Dominguez, based in Orense, an hour down the road from Verin, started with menswear, coining the expression "the wrinkle is beautiful" in 1980 that encouraged a generation of European men to opt for relaxed linen jackets and trousers instead of what he calls the "military uniform" of classic suit and tie.

Offering an accessible version of Armani chic, Dominguez too plans an orgy of expansion. "We manage 20 to 30 per cent growth a year. Our objective is to expand as fast as possible." He opened 26 shops last year, and plans 40 this year. Unlike Verino, who burned his fingers in Asia, Dominguez plans to keep going there. "We're not going to reduce our efforts. All countries go up and down."

Two years ago Dominguez launched upon the stock exchange, with spectacular success. He too is rooted in his home territory, which he reckons is heading for a prosperous future. "In the next 10 to 15 years Galicia is set to become one of the great textile centres of Europe, like Lombardy in Italy. It's responding to the challenge of the European market, to globalisation."

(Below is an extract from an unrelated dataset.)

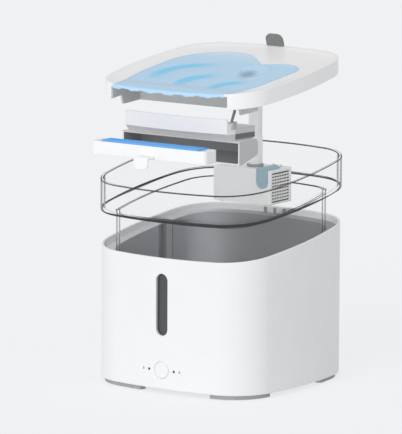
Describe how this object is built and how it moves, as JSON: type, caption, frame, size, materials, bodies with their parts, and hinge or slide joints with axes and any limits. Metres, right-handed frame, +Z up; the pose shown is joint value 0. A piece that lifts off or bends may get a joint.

Dominguez started with men's fashion and moved to women's; Verino moved to menswear two years ago. Both agree that the women's market is the more important and most rapidly growing, but that the influence of relaxed urban informality on men's style has been transcendental in recent years.

Dominguez has an unrequited ambition. "I still haven't convinced the city man. Liberal professionals and creative people love my clothes, but the bankers, the financiers, the lawyers ..." He shakes his head. "They're so desperately classical. I'm trying to conquer this hard core, bit by bit."

What, I asked, were the coming trends? Functionalism, austerity, durability, simplicity, sobriety of colours were words used by both. Provocative pyrotechnics, la Westwood or Galliano, are not their style. Arzuaga is more adventurous, sending a transparent frock down the catwalk, though muting it with a lining for the real world. "Most Spanish fashion is so boring. You've got to break moulds or you'll never get anywhere," she says.